“Established technology is being given a federally funded new lease on life,” athenahealth CEO Jonathan Bush said. “Traditional health software now is on Medicare, being kept alive like grandma.” Bush dubs this program as the “cash for clunkers” program for health IT leaving no doubt what his opinion is regarding the legacy vendors’ solutions.
“I know of no industry where technology is as despised as it is in health care. It’s a statement that it took government money to incentivize healthcare providers to finally do what virtually every other industry has done .”
While one might dismiss Bush’s comments because they are coming from a company with a dog in the fight, the feeling is nearly universal amongst physicians who are the most important users. The best evidence of how abysmal legacy healthIT is, is that the market leader is having trouble getting medical practices to adopt their software even with huge subsidies from large health systems.
In the course of discussions with large health systems, they share their experiences of deployments of a mega Electronic Medical Record (EMR) and how they were offering subsidies to affiliated doctors to adopt the same system.
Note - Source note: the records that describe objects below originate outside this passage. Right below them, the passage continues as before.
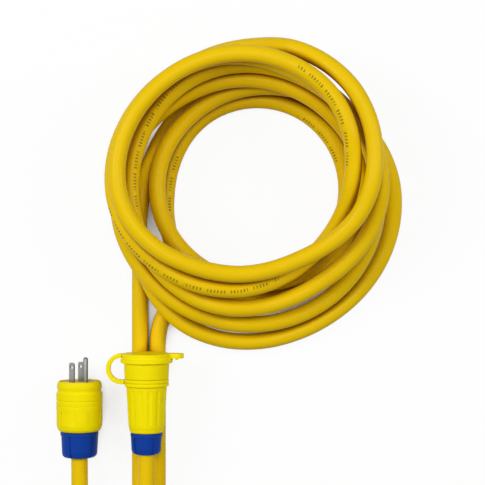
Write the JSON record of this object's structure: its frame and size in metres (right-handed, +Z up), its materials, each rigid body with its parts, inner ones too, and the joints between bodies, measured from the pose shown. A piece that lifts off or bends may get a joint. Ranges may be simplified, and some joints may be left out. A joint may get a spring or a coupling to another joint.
{
  "type": "shore power cord",
  "caption": "Coiled round power cable with a three-prong plug, cable-gland nuts and a capped three-slot connector.",
  "frame": {"origin": "middle of the floor area under the plug and the connector, with the floor at z = 0", "axes": "+Y the way the prongs and the cap point, +Z up from the floor, +X from the plug towards the connector"},
  "size_m": [0.3902, 0.6631, 0.0955],
  "materials": {
    "cable": "satin",
    "yellow_shell": "satin",
    "yellow_cap": "satin",
    "blue_nut": "satin",
    "insert": "matte",
    "nickel": "polished",
    "brass": "satin",
    "black_rubber": "matte",
    "white_plastic": "matte",
    "wire_black": "satin",
    "wire_white": "satin",
    "wire_green": "satin"
  },
  "bodies": {
    "cord_set": {"cable_coil": "cable", "cable_tail_plug": "cable", "cable_tail_connector": "cable", "plug_shell": "yellow_shell", "plug_insert": "insert", "plug_face_screws": "nickel", "plug_line_blade": "nickel", "plug_neutral_blade": "nickel", "plug_ground_pin": "nickel", "plug_terminal_screws": "brass", "plug_wire_black": "wire_black", "plug_wire_white": "wire_white", "plug_wire_green": "wire_green", "plug_grommet": "black_rubber", "connector_shell": "yellow_shell", "connector_block": "insert", "connector_line_contact": "brass", "connector_neutral_contact": "brass", "connector_ground_contact": "brass", "connector_terminal_screws": "brass", "connector_wire_black": "wire_black", "connector_wire_white": "wire_white", "connector_wire_green": "wire_green", "connector_grommet": "black_rubber", "strap_collar": "yellow_cap", "cap_strap": "yellow_cap"},
    "plug_ring": {"plug_slip_ring": "white_plastic"},
    "plug_nut": {"plug_nut": "blue_nut"},
    "connector_ring": {"connector_slip_ring": "white_plastic"},
    "connector_nut": {"connector_nut": "blue_nut"},
    "cap": {"closure_cap": "yellow_cap", "cap_seal": "black_rubber"}
  },
  "joints": [
    {"name": "plug_nut_slide", "type": "slide", "parent": "cord_set", "child": "plug_ring", "axis": [0, -1, 0], "range_m": [0, 0.0046]},
    {"name": "plug_nut_turn", "type": "hinge", "parent": "plug_ring", "child": "plug_nut", "pos_m": [-0.0396, -0.04, 0.0222], "axis": [0, -1, 0], "range_deg": [0, 810]},
    {"name": "connector_nut_slide", "type": "slide", "parent": "cord_set", "child": "connector_ring", "axis": [0, -1, 0], "range_m": [0, 0.0046]},
    {"name": "connector_nut_turn", "type": "hinge", "parent": "connector_ring", "child": "connector_nut", "pos_m": [0.0264, -0.035, 0.03989], "axis": [0, -1, 0], "range_deg": [0, 810]},
    {"name": "cap_pull", "type": "slide", "parent": "cord_set", "child": "cap", "axis": [0, 1, 0], "range_m": [0, 0.02], "deforming": ["cap_strap"]}
  ],
  "couplings": [
    {"joint": "plug_nut_slide", "follows": "plug_nut_turn", "m_per_rad": 0.00031831},
    {"joint": "connector_nut_slide", "follows": "connector_nut_turn", "m_per_rad": 0.00031831}
  ]
}
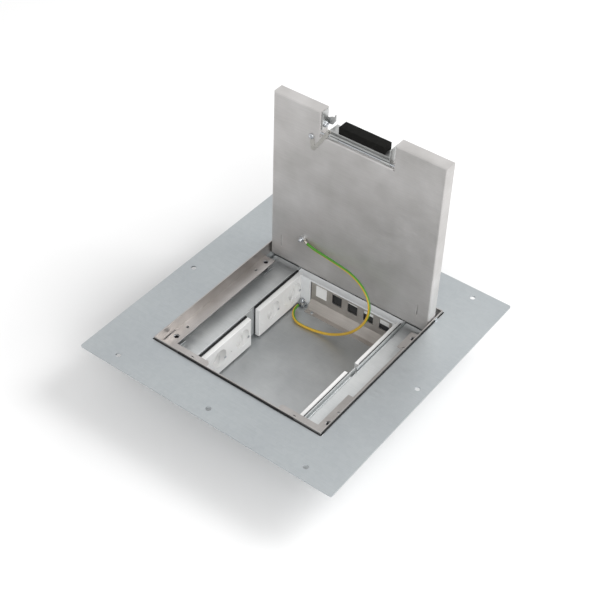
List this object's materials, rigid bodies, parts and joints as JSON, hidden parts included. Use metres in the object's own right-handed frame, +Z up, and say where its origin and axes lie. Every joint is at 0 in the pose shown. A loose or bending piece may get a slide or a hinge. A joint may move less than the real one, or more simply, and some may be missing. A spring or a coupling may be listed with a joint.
{
  "type": "floor socket box",
  "caption": "Recessed floor box: mounting plate and tub, hinged cable-outlet lid that takes floor covering, socket modules, data panel and earth wire.",
  "frame": {"origin": "centre of the tub's underside, which is the bottom of the part's bounding box", "axes": "+X along the front edge to the right, +Y from the cable notch's side to the lid hinge, +Z up; the lid stands open"},
  "size_m": [0.56, 0.58, 0.4775],
  "materials": {
    "galvanised_sheet": "galvanised",
    "carrier_zinc": "galvanised, folded",
    "stainless_frame": "brushed stainless",
    "stainless_lid": "brushed stainless",
    "grommet_rubber": "moulded, matt",
    "zinc_fasteners": "zinc plated",
    "flap_steel": "zinc plated sheet",
    "spring_steel": "rolled spring strip",
    "pad_rubber": "closed-cell, matt",
    "white_cover": "moulded, satin",
    "gasket_rubber": "moulded, matt",
    "contact_plastic": "moulded, matt",
    "clip_brass": "nickel plated",
    "white_powder_coat": "powder coated, satin",
    "panel_steel": "galvanised, dull",
    "lug_copper": "tinned copper, crimped",
    "wire_pvc": "extruded PVC, green and yellow"
  },
  "bodies": {
    "box": {"mounting_plate": "galvanised_sheet", "tub": "galvanised_sheet", "knockout_grommets": "grommet_rubber", "cassette_frame": "stainless_frame", "rim_seals": "grommet_rubber", "levelling_screws": "zinc_fasteners", "levelling_nuts": "zinc_fasteners", "corner_brackets": "galvanised_sheet", "hinge_pins": "zinc_fasteners", "socket_cover_front_left": "white_cover", "socket_gasket_front_left": "gasket_rubber", "socket_contacts_front_left": "contact_plastic", "socket_carrier_front_left": "carrier_zinc", "socket_cover_front_right": "white_cover", "socket_gasket_front_right": "gasket_rubber", "socket_contacts_front_right": "contact_plastic", "socket_carrier_front_right": "carrier_zinc", "socket_cover_rear_left": "white_cover", "socket_gasket_rear_left": "gasket_rubber", "socket_contacts_rear_left": "contact_plastic", "socket_carrier_rear_left": "carrier_zinc", "socket_cover_rear_right": "white_cover", "socket_gasket_rear_right": "gasket_rubber", "socket_contacts_rear_right": "contact_plastic", "socket_carrier_rear_right": "carrier_zinc", "earth_clips": "clip_brass", "cover_screws": "zinc_fasteners", "side_housing_left": "galvanised_sheet", "side_housing_right": "galvanised_sheet", "housing_screws": "zinc_fasteners", "rear_frame": "white_powder_coat", "data_panel": "panel_steel", "panel_screws": "zinc_fasteners", "data_blank": "white_cover", "earth_bracket": "galvanised_sheet", "floor_stud": "zinc_fasteners", "floor_earth_nut": "zinc_fasteners", "earth_lug_floor": "lug_copper", "earth_wire": "wire_pvc"},
    "lid": {"lid_tray": "stainless_lid", "lid_stiffener": "galvanised_sheet", "hinge_blocks": "zinc_fasteners", "flap_rod": "zinc_fasteners", "guide_screw": "zinc_fasteners", "bolt_spring": "spring_steel", "spring_screw": "zinc_fasteners", "lid_stud": "zinc_fasteners", "lid_washer": "zinc_fasteners", "lid_earth_nut": "zinc_fasteners", "earth_lug_lid": "lug_copper"},
    "flap": {"flap_plate": "flap_steel", "flap_pad": "pad_rubber"},
    "bolt": {"lid_bolt": "flap_steel"}
  },
  "joints": [
    {"name": "lid_hinge", "type": "hinge", "parent": "box", "child": "lid", "pos_m": [0, 0.1685, 0.1185], "axis": [1, 0, 0], "range_deg": [0, 90], "deforming": ["earth_wire"]},
    {"name": "flap_hinge", "type": "hinge", "parent": "lid", "child": "flap", "pos_m": [0, 0.1515, 0.4315], "axis": [1, 0, 0], "range_deg": [0, 90]},
    {"name": "lid_bolt_slide", "type": "slide", "parent": "lid", "child": "bolt", "axis": [0, 0, 1], "range_m": [0, 0.0045]}
  ]
}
When pressed about how broadly it was being adopted by non-employee physicians (i.e., MDs who have a choice), the penetration was staggeringly low — 0.2% was the average of those who shared figures. This was despite the fact that they were subsidizing 85% of the cost (the maximum allowed by Stark Law).
When I’ve spoken with doctors who have rejected the entreaties from their affiliated health systems, it’s more than the expense (even after a massive subsidy, it’s still several thousand dollars plus monthly costs). Rather, the complexity and lack of user friendliness is the bigger driver. A common statement one hears in healthIT conversations is that doctors hate technology or are afraid of it. Hogwash. They only hate bad technology. Consider the iPad. Doctors are the biggest buyers and it’s not just young doctors.
Flawed Reimbursement Model Leads to Flawed HealthIT
This begs the question, “why is healthIT so bad that massive government and health system subsidies are required to drive adoption?” And how can this possibly be good news? Let me address the issues and then I’ll conclude with the good news. While it may seem easy to bash legacy healthIT vendors, my experience has been that vendors reflect their customers. I would take this a step further. In the case of healthcare, customers reflect the reimbursement model. It’s a reimbursement model that is so broken Americans pay nearly twice as much as other countries to get inferior outcomes.